The story is set in a totalitarian future where individual creativity is outlawed. In this stifling environment, two outsiders, Galileo (Brian Justin Crum) and Scaramouche (Ruby Lewis), who dream of creating their own songs to sing, manage to find each other, then discover a group of bohemian archivists holed up in the wreckage of a Hard Rock Café puzzling over rock artifacts like t-shirt and video tapes. They take up Galileo as their leader, and on to fighting the good fight — the people’s right to rock out with abandon.

Not the strongest storyline, admittedly. But the point is to showcase Queen’s songs, and “We Will Rock You” does that splendidly. From “You’re My Best Friend” to “Crazy Little Thing Called Love,” from “Under Pressure” to “Radio Ga Ga,” it’s a terrific showcase of Queen’s best-known work. The band’s music is also used in clever ways; a snippet of “Ogre Battle” is used during a fight sequence, and “Flash” is the backing music for a torture sequence.

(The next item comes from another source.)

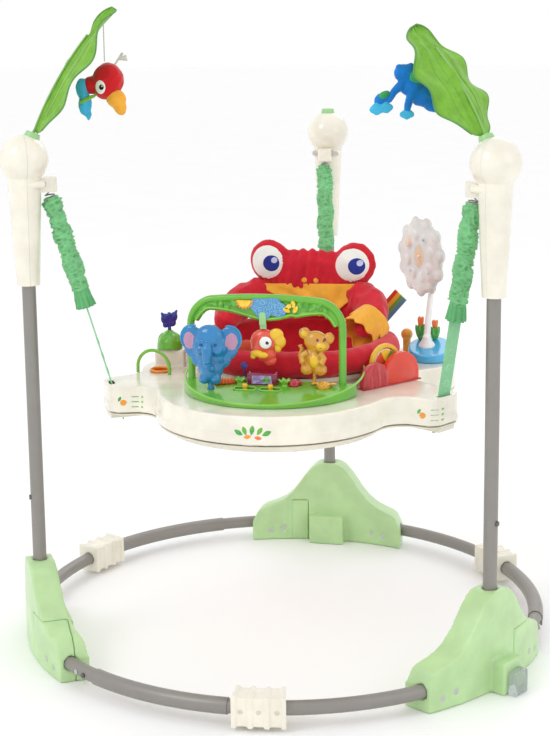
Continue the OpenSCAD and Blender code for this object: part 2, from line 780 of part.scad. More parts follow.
module dome() color("#5fae2b") on_tray() translate([dome_at[0], dome_at[1], dome_z + run_gap]) difference() {
    union() {
        cylinder(r = dome_r, h = 14);
        translate([0, 0, 14 - eps]) cylinder(r1 = dome_r, r2 = dome_r - 8, h = 14);
    }
    translate([0, 0, 18]) cylinder(r = 3 + run_gap, h = 20);
}

module butterfly() color("#27348c") on_tray() translate([dome_at[0], dome_at[1], dome_z + 18 + soft_gap]) {
    cylinder(r = 3, h = 16);
    translate([-3, -12, 14]) cube([6, 26, 22]);
}

// Places a part of the hills, with +X along the toy and +Y away from the seat
module at_hills() on_tray() translate([hills_at[0], hills_at[1], deck_z + run_gap])
    rotate([0, 0, hills_face - 90]) children();

module hill(x, r, h) translate([x, 0, 0]) intersection() {
    translate([0, hill_t, h - r]) rotate([90, 0, 0]) cylinder(r = r, h = hill_t, $fn = 64);
    translate([-100, -1, 0]) cube([200, 100, 200]);
}

module hills() color("#d93a2b") at_hills() {
    hill(27, 27, 36);
    hill(-20, 33, 44);
    // Pin of the rainbow disc
    translate([0, 1, wheel_z - deck_z]) rotate([90, 0, 0]) cylinder(r = 2, h = wheel_arch_t + 1);
}

module wheel_arch() color("#f0c62e") at_hills() translate([0, -soft_gap, wheel_z - deck_z]) rotate([90, 0, 0])
    linear_extrude(wheel_arch_t) difference() {
        circle(r = disc_toy_r + 8, $fn = 64);
        circle(r = disc_toy_r + wheel_gap, $fn = 64);
        translate([-60, deck_z - wheel_z - 100]) square([120, 100]);
        translate([-disc_toy_r - wheel_gap, deck_z - wheel_z - 1])
            square([2 * disc_toy_r + 2 * wheel_gap, wheel_z - deck_z + 1]);
    }

module rainbow_disc() color("#4aa3e0") at_hills() translate([0, -soft_gap - 0.5, wheel_z - deck_z])
    rotate([90, 0, 0])
    difference() {
        cylinder(r = disc_toy_r, h = wheel_arch_t - 2, $fn = 64);
        translate([0, 0, -1]) cylinder(r = 2 + run_gap, h = 10);
    }

// All that lies above or below the pond's sloping top
module above_pond() at_pond_rim() translate([-60, -60, 0]) cube([120, 180, 200]);
module below_pond() at_pond_rim() translate([-60, -60, run_gap - 60]) cube([120, 180, 60]);
module at_pond_rim() translate([pond_at[0], pond_at[1] - pond_r, deck_z + pond_rim])
    rotate([pond_slope, 0, 0]) children();
function pond_top(y) = deck_z + pond_rim + (y - pond_at[1] + pond_r) * tan(pond_slope);

module pond_base() color("#2f9fdc") on_tray() difference() {
    translate([pond_at[0], pond_at[1], deck_z + run_gap]) cylinder(r = pond_r, h = 60);
    above_pond();
}

module lilies() color("#3f9a3a") on_tray() difference() {
    for (p = [[173, 103, 36], [194, 106, 30]]) translate([p[0], p[1], deck_z + pond_rim]) {
        rise = pond_top(p[1]) - deck_z - pond_rim;
        cylinder(r = 7.5, h = rise + p[2] * 0.6);
        translate([0, 0, rise + p[2] * 0.6 - eps]) cylinder(r1 = 5, r2 = 1.5, h = p[2] * 0.4);
    }
    below_pond();
}

// Places a part on the cloud spinner's axle, with +Z towards the seat
module at_cloud() on_tray() translate([cloud_at[0], cloud_at[1], cloud_z]) rotate([0, 0, cloud_a])
    rotate([0, 90, 0]) children();

module cloud_stalk() color("#f4f4f2") {
    foot = [stalk_foot[0], stalk_foot[1], pond_top(stalk_foot[1])];
    on_tray() difference() {
        union() {
            translate(foot) aim(stalk_top - foot) translate([0, 0, -6])
                cylinder(r = stalk_r, h = norm(stalk_top - foot) + 12);
            translate(foot - [0, 0, 4]) cylinder(r1 = 13, r2 = 7, h = 16);
        }
        below_pond();
    }
    at_cloud() translate([0, 0, -stalk_back]) cylinder(r = 2.5, h = stalk_back + cloud_t / 2 + 3);
    at_cloud() translate([0, 0, cloud_t / 2 + soft_gap]) cylinder(r = 6, h = 3);
}

module cloud_spinner() color("#f7f7f7") at_cloud() translate([0, 0, -cloud_t / 2]) difference() {
    cylinder(r = cloud_r, h = cloud_t, $fn = 64);
    translate([0, 0, -1]) cylinder(r = 2.5 + run_gap, h = cloud_t + 2);
}

module rainbow_band() color("#d9c23f") on_tray() difference() {
    translate(band_low) aim(band_high - band_low) translate([-12, -2, -6])
        cube([24, 4, band_share * norm(band_high - band_low) + 4]);
    translate([0, 0, deck_z + run_gap - 50]) cylinder(r = 300, h = 50);
}

module deck_knob() color("#f0a52e") on_tray() translate([knob_at[0], knob_at[1], deck_z + run_gap]) {
    cylinder(r = 6, h = 26);
    translate([0, 0, 28]) sphere(r = 9);
}

module seat_ring() color("#e9e2cc") on_seat() difference() {
    union() {
        translate([0, 0, tray_bottom_z])
            cylinder(r = seat_bore_r - run_gap, h = lip_z - tray_bottom_z + 1, $fn = 96);
        translate([0, 0, lip_z + run_gap]) cylinder(r = seat_bore_r + 9, h = seat_flange_h, $fn = 96);
        translate([0, 0, tray_bottom_z]) cylinder(r = seat_bore_r + 2.5, h = plate_t - run_gap, $fn = 96);
    }
    translate([0, 0, tray_bottom_z - 1]) cylinder(r = seat_bore_r - 7, h = 100, $fn = 96);
}

module pouch_profile() {
    polygon([
        [0, pouch_z], [64, pouch_z + 6], [96, pouch_z + 34], [114, 360], [121, seat_top + 8],
            [121 - pouch_t, seat_top + 8],
        [114 - pouch_t, 361], [96 - pouch_t, pouch_z + 37], [62, pouch_z + 6 + pouch_t], [0,
            pouch_z + pouch_t]
    ]);
    translate([bolster_r - bolster_t / 2, seat_top + soft_gap + bolster_t / 2]) circle(r = bolster_t / 2);
}

module seat_pouch() color("#c4232c") on_seat() difference() {
    rotate_extrude($fn = 96) pouch_profile();
    for (side = [-1, 1]) rotate([0, 0, -90 + 48 * side]) translate([60, 0, pouch_z + 46])
        rotate([0, 98, 0]) cylinder(r = leg_hole_r, h = 120, $fn = 64);
}

module seat_back() color("#cf2630") on_seat() translate([0, head_y + head_t / 2, 0]) rotate([90, 0, 0])
    linear_extrude(head_t) {
    low = seat_top + bolster_t + 2 * soft_gap;
    intersection() {
        translate([0, head_mid_z]) scale([1, head_arc]) circle(r = head_half, $fn = 72);
        translate([-200, low]) square([400, 400]);
    }
    translate([-head_half + 8, low]) square([2 * head_half - 16, head_mid_z - low]);
    for (side = [-1, 1]) translate([side * eye_x, head_top_z - eye_r]) circle(r = eye_r);
}

module elephant() color("#1f7fc0") on_tray() translate([elephant_at[0], elephant_at[1], deck_z + 5]) {
    cylinder(r = elephant_pin_r, h = 22);
    translate([0, 11, 44]) rotate([90, 0, 0]) {
        translate([0, 23, 0]) cylinder(r = 28, h = 22);
        translate([0, -8, 3]) cylinder(r = 19, h = 16);
        for (side = [-1, 1]) translate([25 * side, 30, 8]) cylinder(r = 18, h = 5);
    }
}

module parrot() color("#e2553b") on_tray() translate([arch_x - 3, arch_y, 0]) {
    translate([0, 3, parrot_pin_z]) rotate([90, 0, 0]) cylinder(r = parrot_knuckle_r, h = 6);
    translate([-1.5, -1.5, parrot_pin_z - parrot_stem - 1]) cube([3, 3, parrot_stem + 1]);
    translate([0, 7, parrot_pin_z - parrot_stem - parrot_r]) rotate([90, 0, 0])
        cylinder(r = parrot_r, h = 14);
}

module monkey() color("#e6b93c") on_tray() translate([monkey_at[0], monkey_at[1], deck_z + 5]) {
    cylinder(r = monkey_pin_r, h = 30);
    translate([-10, -7, 28]) cube([20, 14, 30]);
    translate([-18, -8, 57]) cube([36, 16, 31]);
}

module button_grub() color("#e0601f") on_tray() grub_shape(0, toy_button_h(grub_at));
module button_beetle() color("#c21f38") on_tray() round_button_shape(beetle_at, 0, toy_button_h(beetle_at));
module button_bug() color("#f0ab1e") on_tray() round_button_shape(bug_at, 0, toy_button_h(bug_at));

module switch_knob(x) color("#f2d229") on_tray()
    translate([x, switch_y, base_top(switch_y) - switch_deep + soft_gap])
        cylinder(r = 3.6, h = switch_deep + 4);
module switch_left() switch_knob(switch_x[0]);
module switch_right() switch_knob(switch_x[1]);

// Where a string leaves a leaf's underside, out from the axis and up
function hang_at(a) = let (
    along = hang_share * leaf_l(a),
    inside = sqrt(pow(bow_r(a), 2) - pow(along - leaf_l(a) / 2, 2)) + leaf_bow - bow_r(a) - leaf_t - hang_gap
) [
    post_r - leaf_foot * sin(cap_lean(a)) - along * sin(leaf_lean(a)) + inside * cos(leaf_lean(a)),
    ball_z + leaf_foot * cos(cap_lean(a)) + along * cos(leaf_lean(a)) + inside * sin(leaf_lean(a))
];

// A plush toy on its string; off is how far it hangs inwards of the string
module plush(a, string_l, size, off) at_post(a) translate([hang_at(a)[0], 0, hang_at(a)[1]]) {
    translate([0, 0, -string_l]) cylinder(r = string_r, h = string_l);
    rotate([0, 90, 0]) cylinder(r = knot_r, h = 2 * knot_r, center = true);
    translate([-off, 0, -string_l - size[2] * sqrt(1 - pow(off / size[0], 2)) + 0.5]) scale(size)
        sphere(r = 1, $fn = 32);
}
module bird_plush() color("#d0302a") plush(post_left, 52, [38, 26, 40], 0);
module frog_plush() color("#2f6fc8") plush(post_right, 34, [44, 38, 36], 16);

feet();
foot_arms();
foot_pad();
ring_stubs();
ring_long_tubes();
ring_short_tubes();
ring_connectors();
frame_screws();
posts_lower();
posts_upper();
tower_outers();
tower_inners();
leaf_caps();
leaf_wires();
leaves();
springs();
spring_covers();
straps();
strap_hooks();
tray_top();
tray_bottom();
strap_locks();
tray_screws();
toy_base();
toy_arch();
arch_panel();
drum();
hoop();
cup();
dome();
hills();
wheel_arch();
pond_base();
lilies();
cloud_stalk();
rainbow_band();
deck_knob();
seat_ring();
seat_pouch();
seat_back();
elephant();
parrot();
monkey();
button_grub();
button_beetle();
button_bug();
switch_left();
switch_right();
butterfly();
rainbow_disc();
cloud_spinner();
bird_plush();
frog_plush();
post_button_left();
post_button_right();
post_button_back();
ring_button_left();
ring_button_right();
ring_button_back();
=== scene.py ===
"""Activity jumper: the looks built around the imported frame. Metres, +Z up, the toy arch at -Y."""
import json
import math
import random

import bpy
import numpy as np
from mathutils import Matrix, Vector, noise
from mathutils.bvhtree import BVHTree


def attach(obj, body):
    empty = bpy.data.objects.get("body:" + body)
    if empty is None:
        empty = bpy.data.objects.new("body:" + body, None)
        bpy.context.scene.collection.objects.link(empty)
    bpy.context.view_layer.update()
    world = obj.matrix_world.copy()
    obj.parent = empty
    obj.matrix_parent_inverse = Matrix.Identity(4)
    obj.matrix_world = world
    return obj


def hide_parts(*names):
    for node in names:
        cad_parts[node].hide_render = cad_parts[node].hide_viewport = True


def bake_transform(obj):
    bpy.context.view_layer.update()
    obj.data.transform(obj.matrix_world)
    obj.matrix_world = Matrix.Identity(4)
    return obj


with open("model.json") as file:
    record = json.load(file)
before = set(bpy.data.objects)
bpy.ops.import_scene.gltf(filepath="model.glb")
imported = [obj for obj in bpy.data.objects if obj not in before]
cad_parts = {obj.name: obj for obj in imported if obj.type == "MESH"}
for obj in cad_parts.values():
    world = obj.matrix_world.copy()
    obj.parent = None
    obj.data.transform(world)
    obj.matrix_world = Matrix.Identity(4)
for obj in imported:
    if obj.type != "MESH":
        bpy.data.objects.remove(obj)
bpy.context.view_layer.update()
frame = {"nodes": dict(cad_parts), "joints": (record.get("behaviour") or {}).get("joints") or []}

NODES = frame["nodes"]
JOINTS = {j["name"]: j for j in frame["joints"]}
MM = 0.001
TAU = 2 * math.pi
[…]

The cast has a great time with the corny lines, and an even better time singing the songs. Lewis walks away with the singing honors, beginning with a star turn in “Somebody to Love” in Act I, and proves to be a feisty counterpart to Lewis, as the two meet, argue, and fall in love (though her outfit actually looks better in her pre-bohemian makeover). Jacqueline B. Arnold gets the fun songs, “Killer Queen,” though her “Fat Bottomed Girls” would’ve been more subversive if the gender pronouns hadn’t been changed. And Lewis gets to close out the show by taking the lead on the anthems “We Will Rock You” and “We Are the Champions.”

Or close out the main part of the show anyway. Spoiler tip: don’t leave during the cast curtain call, if you want to hear Queen’s best known song. It’s worth it.